**Your instructions**
Using the listing below, set down each line from the line containing "pull_length, align=(Align.CENTER, Align.MAX))" through the line containing "record = json.load(file)", both ends included, exactly and with nothing added.

**Available data**
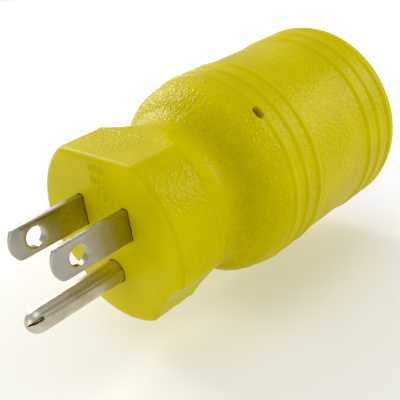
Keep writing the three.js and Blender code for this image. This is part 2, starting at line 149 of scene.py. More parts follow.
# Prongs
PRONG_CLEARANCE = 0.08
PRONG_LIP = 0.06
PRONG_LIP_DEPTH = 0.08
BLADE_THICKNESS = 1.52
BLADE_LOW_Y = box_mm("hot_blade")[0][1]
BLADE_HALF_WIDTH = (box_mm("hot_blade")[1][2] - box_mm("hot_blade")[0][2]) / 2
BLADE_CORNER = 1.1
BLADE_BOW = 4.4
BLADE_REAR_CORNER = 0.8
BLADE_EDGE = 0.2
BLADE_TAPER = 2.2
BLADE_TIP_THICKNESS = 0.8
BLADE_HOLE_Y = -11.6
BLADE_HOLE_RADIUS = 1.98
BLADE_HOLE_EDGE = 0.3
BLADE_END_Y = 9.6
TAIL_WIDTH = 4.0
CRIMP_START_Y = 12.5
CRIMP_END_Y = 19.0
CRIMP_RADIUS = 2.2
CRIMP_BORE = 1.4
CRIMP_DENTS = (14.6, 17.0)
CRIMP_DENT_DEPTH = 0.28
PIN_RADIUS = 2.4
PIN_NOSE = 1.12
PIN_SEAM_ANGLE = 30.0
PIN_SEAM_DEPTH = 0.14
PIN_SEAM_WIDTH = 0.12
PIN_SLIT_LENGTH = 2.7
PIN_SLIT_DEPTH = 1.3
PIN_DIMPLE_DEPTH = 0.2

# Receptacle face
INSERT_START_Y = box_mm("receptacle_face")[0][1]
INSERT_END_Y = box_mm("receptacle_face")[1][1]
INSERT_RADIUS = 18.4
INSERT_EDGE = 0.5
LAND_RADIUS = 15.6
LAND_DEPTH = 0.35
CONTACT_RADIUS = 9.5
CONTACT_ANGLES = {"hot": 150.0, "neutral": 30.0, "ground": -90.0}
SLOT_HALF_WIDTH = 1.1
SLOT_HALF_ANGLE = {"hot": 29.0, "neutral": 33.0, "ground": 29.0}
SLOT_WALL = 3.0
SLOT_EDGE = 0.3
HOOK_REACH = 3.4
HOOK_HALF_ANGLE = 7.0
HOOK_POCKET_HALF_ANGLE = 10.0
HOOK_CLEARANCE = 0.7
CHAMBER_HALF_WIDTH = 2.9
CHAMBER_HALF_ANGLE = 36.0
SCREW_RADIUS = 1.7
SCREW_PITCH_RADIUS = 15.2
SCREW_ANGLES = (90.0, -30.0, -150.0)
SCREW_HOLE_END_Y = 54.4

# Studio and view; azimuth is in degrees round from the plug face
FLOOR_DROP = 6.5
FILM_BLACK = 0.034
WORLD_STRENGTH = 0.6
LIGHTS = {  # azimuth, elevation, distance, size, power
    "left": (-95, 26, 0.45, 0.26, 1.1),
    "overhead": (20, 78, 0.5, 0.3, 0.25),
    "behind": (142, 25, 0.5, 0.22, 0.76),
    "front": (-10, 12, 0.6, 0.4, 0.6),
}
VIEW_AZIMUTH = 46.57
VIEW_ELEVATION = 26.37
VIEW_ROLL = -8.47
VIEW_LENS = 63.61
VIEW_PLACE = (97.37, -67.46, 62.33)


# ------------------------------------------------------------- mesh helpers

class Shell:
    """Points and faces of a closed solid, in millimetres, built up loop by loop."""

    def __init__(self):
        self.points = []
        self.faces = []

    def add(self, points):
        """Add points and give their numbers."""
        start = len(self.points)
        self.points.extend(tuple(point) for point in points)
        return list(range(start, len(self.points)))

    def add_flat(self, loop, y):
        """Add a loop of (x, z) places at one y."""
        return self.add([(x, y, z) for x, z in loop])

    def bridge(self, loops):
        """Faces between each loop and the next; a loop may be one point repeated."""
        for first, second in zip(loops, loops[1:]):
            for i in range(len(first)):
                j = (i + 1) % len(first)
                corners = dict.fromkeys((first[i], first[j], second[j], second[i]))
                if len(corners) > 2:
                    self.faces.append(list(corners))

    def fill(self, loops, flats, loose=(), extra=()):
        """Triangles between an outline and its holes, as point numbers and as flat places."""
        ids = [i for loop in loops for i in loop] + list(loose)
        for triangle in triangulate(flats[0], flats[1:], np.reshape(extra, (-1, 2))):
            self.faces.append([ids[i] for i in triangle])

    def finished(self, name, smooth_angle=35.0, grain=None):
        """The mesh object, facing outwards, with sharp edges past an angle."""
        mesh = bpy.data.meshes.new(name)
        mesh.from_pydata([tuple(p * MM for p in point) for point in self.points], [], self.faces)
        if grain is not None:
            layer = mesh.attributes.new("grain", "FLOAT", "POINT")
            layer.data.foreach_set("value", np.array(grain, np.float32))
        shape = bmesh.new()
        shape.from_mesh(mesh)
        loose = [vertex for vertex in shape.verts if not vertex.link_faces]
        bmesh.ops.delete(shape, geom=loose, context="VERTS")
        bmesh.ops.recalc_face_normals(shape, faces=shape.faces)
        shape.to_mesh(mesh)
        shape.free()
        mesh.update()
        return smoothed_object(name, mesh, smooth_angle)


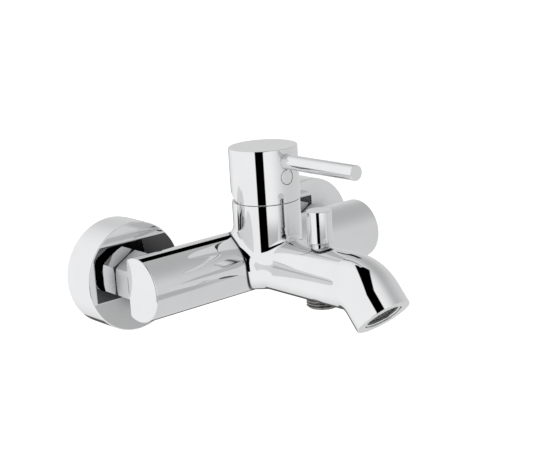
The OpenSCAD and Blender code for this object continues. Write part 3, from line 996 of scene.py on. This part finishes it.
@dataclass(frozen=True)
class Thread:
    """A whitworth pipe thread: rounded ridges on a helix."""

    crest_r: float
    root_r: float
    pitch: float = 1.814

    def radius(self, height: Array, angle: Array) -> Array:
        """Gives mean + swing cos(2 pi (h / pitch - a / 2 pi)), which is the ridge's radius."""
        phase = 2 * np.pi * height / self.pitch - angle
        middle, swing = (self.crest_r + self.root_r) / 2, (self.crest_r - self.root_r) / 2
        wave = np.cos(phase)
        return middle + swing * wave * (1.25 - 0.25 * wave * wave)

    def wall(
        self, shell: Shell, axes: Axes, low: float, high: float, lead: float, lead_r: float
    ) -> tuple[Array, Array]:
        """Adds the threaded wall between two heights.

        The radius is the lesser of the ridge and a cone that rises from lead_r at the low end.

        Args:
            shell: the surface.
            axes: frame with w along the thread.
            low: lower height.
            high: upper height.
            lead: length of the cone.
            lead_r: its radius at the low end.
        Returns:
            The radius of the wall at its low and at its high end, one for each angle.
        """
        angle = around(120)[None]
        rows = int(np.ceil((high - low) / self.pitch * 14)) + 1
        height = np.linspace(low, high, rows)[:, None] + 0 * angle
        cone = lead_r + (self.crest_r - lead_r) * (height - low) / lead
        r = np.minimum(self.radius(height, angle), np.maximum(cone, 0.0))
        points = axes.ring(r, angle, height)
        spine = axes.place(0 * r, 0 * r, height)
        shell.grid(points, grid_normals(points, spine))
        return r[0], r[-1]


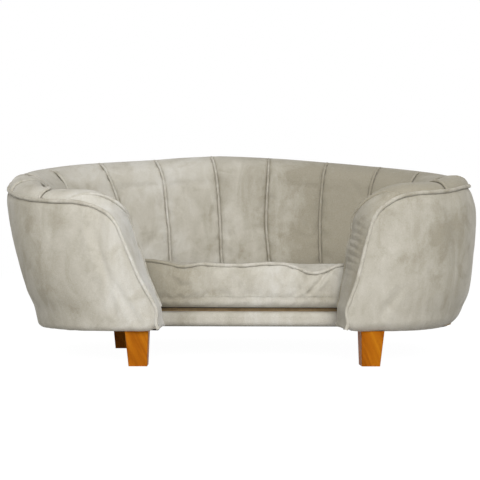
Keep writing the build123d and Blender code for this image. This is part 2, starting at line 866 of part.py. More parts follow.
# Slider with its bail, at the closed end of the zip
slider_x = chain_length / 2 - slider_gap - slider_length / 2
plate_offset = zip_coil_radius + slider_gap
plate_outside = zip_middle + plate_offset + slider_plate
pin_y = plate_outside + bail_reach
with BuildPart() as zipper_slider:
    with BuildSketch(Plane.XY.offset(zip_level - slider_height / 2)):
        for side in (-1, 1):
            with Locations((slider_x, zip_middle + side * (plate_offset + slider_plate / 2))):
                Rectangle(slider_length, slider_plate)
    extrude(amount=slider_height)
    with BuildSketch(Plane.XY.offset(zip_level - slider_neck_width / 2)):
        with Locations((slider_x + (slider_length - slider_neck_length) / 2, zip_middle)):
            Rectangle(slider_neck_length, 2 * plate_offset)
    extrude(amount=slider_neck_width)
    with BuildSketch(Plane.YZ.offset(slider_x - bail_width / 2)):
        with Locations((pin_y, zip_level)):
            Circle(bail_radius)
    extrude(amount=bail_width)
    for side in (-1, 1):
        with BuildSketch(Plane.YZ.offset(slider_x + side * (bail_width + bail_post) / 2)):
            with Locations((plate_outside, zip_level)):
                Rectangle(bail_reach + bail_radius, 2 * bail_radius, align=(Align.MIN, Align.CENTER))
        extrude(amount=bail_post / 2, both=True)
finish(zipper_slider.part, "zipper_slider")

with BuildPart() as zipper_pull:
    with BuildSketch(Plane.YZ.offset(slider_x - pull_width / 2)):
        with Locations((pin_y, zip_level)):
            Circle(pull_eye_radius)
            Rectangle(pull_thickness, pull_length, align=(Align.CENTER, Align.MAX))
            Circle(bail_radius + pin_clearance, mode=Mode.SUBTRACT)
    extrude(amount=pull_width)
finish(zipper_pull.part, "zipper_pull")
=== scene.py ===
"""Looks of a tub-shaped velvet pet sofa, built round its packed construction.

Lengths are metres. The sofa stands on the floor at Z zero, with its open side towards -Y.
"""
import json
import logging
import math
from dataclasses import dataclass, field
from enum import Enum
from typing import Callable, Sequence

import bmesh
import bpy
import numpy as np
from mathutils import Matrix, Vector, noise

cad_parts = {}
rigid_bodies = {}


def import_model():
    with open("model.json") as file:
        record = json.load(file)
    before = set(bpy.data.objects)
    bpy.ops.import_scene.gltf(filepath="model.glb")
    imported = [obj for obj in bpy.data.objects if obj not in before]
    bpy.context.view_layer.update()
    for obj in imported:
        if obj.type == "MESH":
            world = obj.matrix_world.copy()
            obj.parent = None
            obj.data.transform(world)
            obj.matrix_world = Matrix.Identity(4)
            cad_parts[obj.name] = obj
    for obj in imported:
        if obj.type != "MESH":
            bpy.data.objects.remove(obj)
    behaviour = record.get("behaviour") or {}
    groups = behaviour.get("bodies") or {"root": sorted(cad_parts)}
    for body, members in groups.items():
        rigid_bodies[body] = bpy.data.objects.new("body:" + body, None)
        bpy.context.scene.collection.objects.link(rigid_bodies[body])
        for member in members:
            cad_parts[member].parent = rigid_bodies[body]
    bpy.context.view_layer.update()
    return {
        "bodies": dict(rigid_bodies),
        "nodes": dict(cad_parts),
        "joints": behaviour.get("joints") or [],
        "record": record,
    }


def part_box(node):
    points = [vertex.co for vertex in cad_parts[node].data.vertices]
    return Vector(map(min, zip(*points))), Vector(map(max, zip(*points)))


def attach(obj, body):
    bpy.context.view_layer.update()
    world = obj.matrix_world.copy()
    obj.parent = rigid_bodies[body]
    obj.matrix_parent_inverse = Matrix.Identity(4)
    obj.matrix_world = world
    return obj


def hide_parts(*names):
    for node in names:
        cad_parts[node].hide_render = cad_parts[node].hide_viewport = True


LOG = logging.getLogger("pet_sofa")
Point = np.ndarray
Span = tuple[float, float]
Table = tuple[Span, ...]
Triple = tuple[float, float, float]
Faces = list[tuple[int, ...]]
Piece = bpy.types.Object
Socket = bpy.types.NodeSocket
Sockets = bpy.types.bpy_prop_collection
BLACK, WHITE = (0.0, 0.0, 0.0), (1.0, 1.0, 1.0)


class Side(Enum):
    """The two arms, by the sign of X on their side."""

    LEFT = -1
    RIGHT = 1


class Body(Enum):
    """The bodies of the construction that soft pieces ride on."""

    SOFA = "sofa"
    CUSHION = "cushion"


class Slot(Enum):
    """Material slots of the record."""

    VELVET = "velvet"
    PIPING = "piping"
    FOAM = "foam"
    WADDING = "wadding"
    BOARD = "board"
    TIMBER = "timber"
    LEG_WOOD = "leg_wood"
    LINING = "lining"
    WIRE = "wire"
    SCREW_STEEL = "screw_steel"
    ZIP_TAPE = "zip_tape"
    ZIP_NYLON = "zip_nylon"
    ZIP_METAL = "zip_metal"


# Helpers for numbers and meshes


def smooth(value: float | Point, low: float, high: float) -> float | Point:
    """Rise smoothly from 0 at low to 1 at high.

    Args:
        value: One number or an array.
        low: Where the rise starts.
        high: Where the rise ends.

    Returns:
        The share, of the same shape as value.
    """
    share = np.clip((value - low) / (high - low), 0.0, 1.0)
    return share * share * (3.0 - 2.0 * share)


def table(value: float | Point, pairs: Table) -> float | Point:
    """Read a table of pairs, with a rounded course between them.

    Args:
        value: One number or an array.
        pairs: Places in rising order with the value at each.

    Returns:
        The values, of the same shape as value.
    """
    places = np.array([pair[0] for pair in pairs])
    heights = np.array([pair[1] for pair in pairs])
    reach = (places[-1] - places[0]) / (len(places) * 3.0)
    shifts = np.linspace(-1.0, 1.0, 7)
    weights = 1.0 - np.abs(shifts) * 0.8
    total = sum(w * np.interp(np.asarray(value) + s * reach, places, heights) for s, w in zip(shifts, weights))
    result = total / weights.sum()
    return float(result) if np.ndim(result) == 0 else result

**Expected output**
            Rectangle(pull_thickness, pull_length, align=(Align.CENTER, Align.MAX))
            Circle(bail_radius + pin_clearance, mode=Mode.SUBTRACT)
    extrude(amount=pull_width)
finish(zipper_pull.part, "zipper_pull")
=== scene.py ===
"""Looks of a tub-shaped velvet pet sofa, built round its packed construction.

Lengths are metres. The sofa stands on the floor at Z zero, with its open side towards -Y.
"""
import json
import logging
import math
from dataclasses import dataclass, field
from enum import Enum
from typing import Callable, Sequence

import bmesh
import bpy
import numpy as np
from mathutils import Matrix, Vector, noise

cad_parts = {}
rigid_bodies = {}


def import_model():
    with open("model.json") as file:
        record = json.load(file)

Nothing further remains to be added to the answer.